The problem: Give every line below again, exactly.

Supplied data:
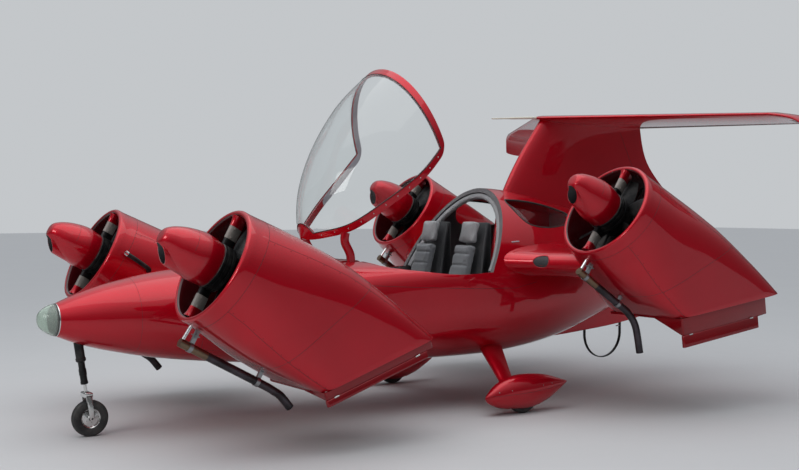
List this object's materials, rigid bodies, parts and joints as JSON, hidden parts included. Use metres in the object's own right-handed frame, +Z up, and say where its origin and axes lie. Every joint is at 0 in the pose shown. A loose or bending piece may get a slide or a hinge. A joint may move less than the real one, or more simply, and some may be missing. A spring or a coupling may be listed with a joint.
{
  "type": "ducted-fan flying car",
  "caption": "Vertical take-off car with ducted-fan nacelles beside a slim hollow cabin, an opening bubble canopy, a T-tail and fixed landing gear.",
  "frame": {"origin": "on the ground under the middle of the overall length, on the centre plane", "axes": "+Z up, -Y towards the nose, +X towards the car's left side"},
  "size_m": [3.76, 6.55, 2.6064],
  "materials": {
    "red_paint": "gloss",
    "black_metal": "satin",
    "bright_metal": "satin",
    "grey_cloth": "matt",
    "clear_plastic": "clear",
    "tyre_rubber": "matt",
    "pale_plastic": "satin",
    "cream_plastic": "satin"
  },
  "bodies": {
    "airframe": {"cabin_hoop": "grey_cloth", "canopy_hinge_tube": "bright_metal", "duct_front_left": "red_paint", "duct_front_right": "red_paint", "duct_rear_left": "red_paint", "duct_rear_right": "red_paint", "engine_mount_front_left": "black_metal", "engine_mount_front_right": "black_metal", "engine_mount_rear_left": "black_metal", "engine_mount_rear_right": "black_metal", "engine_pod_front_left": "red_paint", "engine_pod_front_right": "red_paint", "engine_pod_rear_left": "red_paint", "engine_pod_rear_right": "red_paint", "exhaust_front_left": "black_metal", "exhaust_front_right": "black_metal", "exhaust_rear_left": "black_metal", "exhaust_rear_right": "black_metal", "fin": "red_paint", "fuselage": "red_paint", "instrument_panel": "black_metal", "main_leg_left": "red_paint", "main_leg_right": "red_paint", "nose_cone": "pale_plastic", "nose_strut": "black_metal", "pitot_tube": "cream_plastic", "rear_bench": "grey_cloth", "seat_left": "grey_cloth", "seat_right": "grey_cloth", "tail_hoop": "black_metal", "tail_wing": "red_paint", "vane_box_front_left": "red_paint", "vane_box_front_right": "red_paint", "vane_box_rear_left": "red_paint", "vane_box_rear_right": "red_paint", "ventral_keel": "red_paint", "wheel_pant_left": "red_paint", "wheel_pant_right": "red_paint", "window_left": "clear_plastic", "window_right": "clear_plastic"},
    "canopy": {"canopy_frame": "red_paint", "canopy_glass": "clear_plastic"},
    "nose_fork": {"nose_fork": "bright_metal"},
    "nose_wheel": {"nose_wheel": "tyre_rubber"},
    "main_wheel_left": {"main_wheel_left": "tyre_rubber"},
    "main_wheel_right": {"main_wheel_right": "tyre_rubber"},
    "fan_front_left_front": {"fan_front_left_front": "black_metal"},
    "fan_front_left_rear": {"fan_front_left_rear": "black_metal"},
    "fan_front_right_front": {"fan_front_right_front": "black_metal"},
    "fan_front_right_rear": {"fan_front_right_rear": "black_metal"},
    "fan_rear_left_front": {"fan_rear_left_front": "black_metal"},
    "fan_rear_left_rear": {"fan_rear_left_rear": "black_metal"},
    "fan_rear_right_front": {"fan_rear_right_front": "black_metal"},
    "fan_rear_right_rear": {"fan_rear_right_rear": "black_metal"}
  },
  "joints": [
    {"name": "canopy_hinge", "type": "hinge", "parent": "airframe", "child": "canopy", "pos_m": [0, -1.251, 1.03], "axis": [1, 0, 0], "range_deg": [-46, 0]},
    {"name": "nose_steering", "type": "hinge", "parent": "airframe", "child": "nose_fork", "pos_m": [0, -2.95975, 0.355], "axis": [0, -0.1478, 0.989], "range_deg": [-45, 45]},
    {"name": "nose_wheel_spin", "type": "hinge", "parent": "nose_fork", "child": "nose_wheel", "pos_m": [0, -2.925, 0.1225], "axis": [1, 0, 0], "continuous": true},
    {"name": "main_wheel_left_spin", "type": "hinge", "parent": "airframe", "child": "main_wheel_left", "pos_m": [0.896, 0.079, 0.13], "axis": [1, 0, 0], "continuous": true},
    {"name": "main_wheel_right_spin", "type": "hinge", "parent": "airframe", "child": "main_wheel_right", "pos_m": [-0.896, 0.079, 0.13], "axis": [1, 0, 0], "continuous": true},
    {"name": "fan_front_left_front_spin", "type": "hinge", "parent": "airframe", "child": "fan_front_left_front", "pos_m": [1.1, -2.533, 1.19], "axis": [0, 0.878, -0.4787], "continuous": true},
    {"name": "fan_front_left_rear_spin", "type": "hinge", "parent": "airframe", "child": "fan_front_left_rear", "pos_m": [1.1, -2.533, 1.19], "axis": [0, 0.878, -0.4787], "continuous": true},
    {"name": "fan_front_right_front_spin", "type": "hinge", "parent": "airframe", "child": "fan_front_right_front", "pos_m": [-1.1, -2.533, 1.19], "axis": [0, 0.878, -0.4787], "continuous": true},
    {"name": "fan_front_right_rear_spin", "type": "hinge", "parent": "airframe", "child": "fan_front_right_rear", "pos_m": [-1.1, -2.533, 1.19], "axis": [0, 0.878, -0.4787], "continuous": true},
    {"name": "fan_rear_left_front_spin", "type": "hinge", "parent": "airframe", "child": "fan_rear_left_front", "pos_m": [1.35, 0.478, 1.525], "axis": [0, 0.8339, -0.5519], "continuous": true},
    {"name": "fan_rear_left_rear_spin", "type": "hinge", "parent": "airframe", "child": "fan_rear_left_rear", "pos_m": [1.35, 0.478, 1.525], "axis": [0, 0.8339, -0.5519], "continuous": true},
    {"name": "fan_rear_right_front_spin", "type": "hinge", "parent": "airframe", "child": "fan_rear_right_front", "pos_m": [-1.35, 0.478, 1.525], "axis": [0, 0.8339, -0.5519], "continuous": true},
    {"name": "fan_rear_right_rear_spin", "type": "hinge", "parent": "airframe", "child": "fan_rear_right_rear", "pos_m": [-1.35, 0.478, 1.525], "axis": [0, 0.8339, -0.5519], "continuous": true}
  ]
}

Written solution:
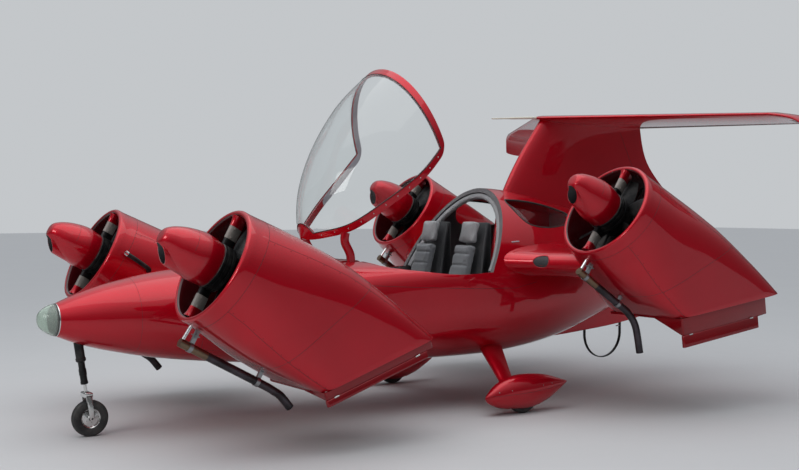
List this object's materials, rigid bodies, parts and joints as JSON, hidden parts included. Use metres in the object's own right-handed frame, +Z up, and say where its origin and axes lie. Every joint is at 0 in the pose shown. A loose or bending piece may get a slide or a hinge. A joint may move less than the real one, or more simply, and some may be missing. A spring or a coupling may be listed with a joint.
{
  "type": "ducted-fan flying car",
  "caption": "Vertical take-off car with ducted-fan nacelles beside a slim hollow cabin, an opening bubble canopy, a T-tail and fixed landing gear.",
  "frame": {"origin": "on the ground under the middle of the overall length, on the centre plane", "axes": "+Z up, -Y towards the nose, +X towards the car's left side"},
  "size_m": [3.76, 6.55, 2.6064],
  "materials": {
    "red_paint": "gloss",
    "black_metal": "satin",
    "bright_metal": "satin",
    "grey_cloth": "matt",
    "clear_plastic": "clear",
    "tyre_rubber": "matt",
    "pale_plastic": "satin",
    "cream_plastic": "satin"
  },
  "bodies": {
    "airframe": {"cabin_hoop": "grey_cloth", "canopy_hinge_tube": "bright_metal", "duct_front_left": "red_paint", "duct_front_right": "red_paint", "duct_rear_left": "red_paint", "duct_rear_right": "red_paint", "engine_mount_front_left": "black_metal", "engine_mount_front_right": "black_metal", "engine_mount_rear_left": "black_metal", "engine_mount_rear_right": "black_metal", "engine_pod_front_left": "red_paint", "engine_pod_front_right": "red_paint", "engine_pod_rear_left": "red_paint", "engine_pod_rear_right": "red_paint", "exhaust_front_left": "black_metal", "exhaust_front_right": "black_metal", "exhaust_rear_left": "black_metal", "exhaust_rear_right": "black_metal", "fin": "red_paint", "fuselage": "red_paint", "instrument_panel": "black_metal", "main_leg_left": "red_paint", "main_leg_right": "red_paint", "nose_cone": "pale_plastic", "nose_strut": "black_metal", "pitot_tube": "cream_plastic", "rear_bench": "grey_cloth", "seat_left": "grey_cloth", "seat_right": "grey_cloth", "tail_hoop": "black_metal", "tail_wing": "red_paint", "vane_box_front_left": "red_paint", "vane_box_front_right": "red_paint", "vane_box_rear_left": "red_paint", "vane_box_rear_right": "red_paint", "ventral_keel": "red_paint", "wheel_pant_left": "red_paint", "wheel_pant_right": "red_paint", "window_left": "clear_plastic", "window_right": "clear_plastic"},
    "canopy": {"canopy_frame": "red_paint", "canopy_glass": "clear_plastic"},
    "nose_fork": {"nose_fork": "bright_metal"},
    "nose_wheel": {"nose_wheel": "tyre_rubber"},
    "main_wheel_left": {"main_wheel_left": "tyre_rubber"},
    "main_wheel_right": {"main_wheel_right": "tyre_rubber"},
    "fan_front_left_front": {"fan_front_left_front": "black_metal"},
    "fan_front_left_rear": {"fan_front_left_rear": "black_metal"},
    "fan_front_right_front": {"fan_front_right_front": "black_metal"},
    "fan_front_right_rear": {"fan_front_right_rear": "black_metal"},
    "fan_rear_left_front": {"fan_rear_left_front": "black_metal"},
    "fan_rear_left_rear": {"fan_rear_left_rear": "black_metal"},
    "fan_rear_right_front": {"fan_rear_right_front": "black_metal"},
    "fan_rear_right_rear": {"fan_rear_right_rear": "black_metal"}
  },
  "joints": [
    {"name": "canopy_hinge", "type": "hinge", "parent": "airframe", "child": "canopy", "pos_m": [0, -1.251, 1.03], "axis": [1, 0, 0], "range_deg": [-46, 0]},
    {"name": "nose_steering", "type": "hinge", "parent": "airframe", "child": "nose_fork", "pos_m": [0, -2.95975, 0.355], "axis": [0, -0.1478, 0.989], "range_deg": [-45, 45]},
    {"name": "nose_wheel_spin", "type": "hinge", "parent": "nose_fork", "child": "nose_wheel", "pos_m": [0, -2.925, 0.1225], "axis": [1, 0, 0], "continuous": true},
    {"name": "main_wheel_left_spin", "type": "hinge", "parent": "airframe", "child": "main_wheel_left", "pos_m": [0.896, 0.079, 0.13], "axis": [1, 0, 0], "continuous": true},
    {"name": "main_wheel_right_spin", "type": "hinge", "parent": "airframe", "child": "main_wheel_right", "pos_m": [-0.896, 0.079, 0.13], "axis": [1, 0, 0], "continuous": true},
    {"name": "fan_front_left_front_spin", "type": "hinge", "parent": "airframe", "child": "fan_front_left_front", "pos_m": [1.1, -2.533, 1.19], "axis": [0, 0.878, -0.4787], "continuous": true},
    {"name": "fan_front_left_rear_spin", "type": "hinge", "parent": "airframe", "child": "fan_front_left_rear", "pos_m": [1.1, -2.533, 1.19], "axis": [0, 0.878, -0.4787], "continuous": true},
    {"name": "fan_front_right_front_spin", "type": "hinge", "parent": "airframe", "child": "fan_front_right_front", "pos_m": [-1.1, -2.533, 1.19], "axis": [0, 0.878, -0.4787], "continuous": true},
    {"name": "fan_front_right_rear_spin", "type": "hinge", "parent": "airframe", "child": "fan_front_right_rear", "pos_m": [-1.1, -2.533, 1.19], "axis": [0, 0.878, -0.4787], "continuous": true},
    {"name": "fan_rear_left_front_spin", "type": "hinge", "parent": "airframe", "child": "fan_rear_left_front", "pos_m": [1.35, 0.478, 1.525], "axis": [0, 0.8339, -0.5519], "continuous": true},
    {"name": "fan_rear_left_rear_spin", "type": "hinge", "parent": "airframe", "child": "fan_rear_left_rear", "pos_m": [1.35, 0.478, 1.525], "axis": [0, 0.8339, -0.5519], "continuous": true},
    {"name": "fan_rear_right_front_spin", "type": "hinge", "parent": "airframe", "child": "fan_rear_right_front", "pos_m": [-1.35, 0.478, 1.525], "axis": [0, 0.8339, -0.5519], "continuous": true},
    {"name": "fan_rear_right_rear_spin", "type": "hinge", "parent": "airframe", "child": "fan_rear_right_rear", "pos_m": [-1.35, 0.478, 1.525], "axis": [0, 0.8339, -0.5519], "continuous": true}
  ]
}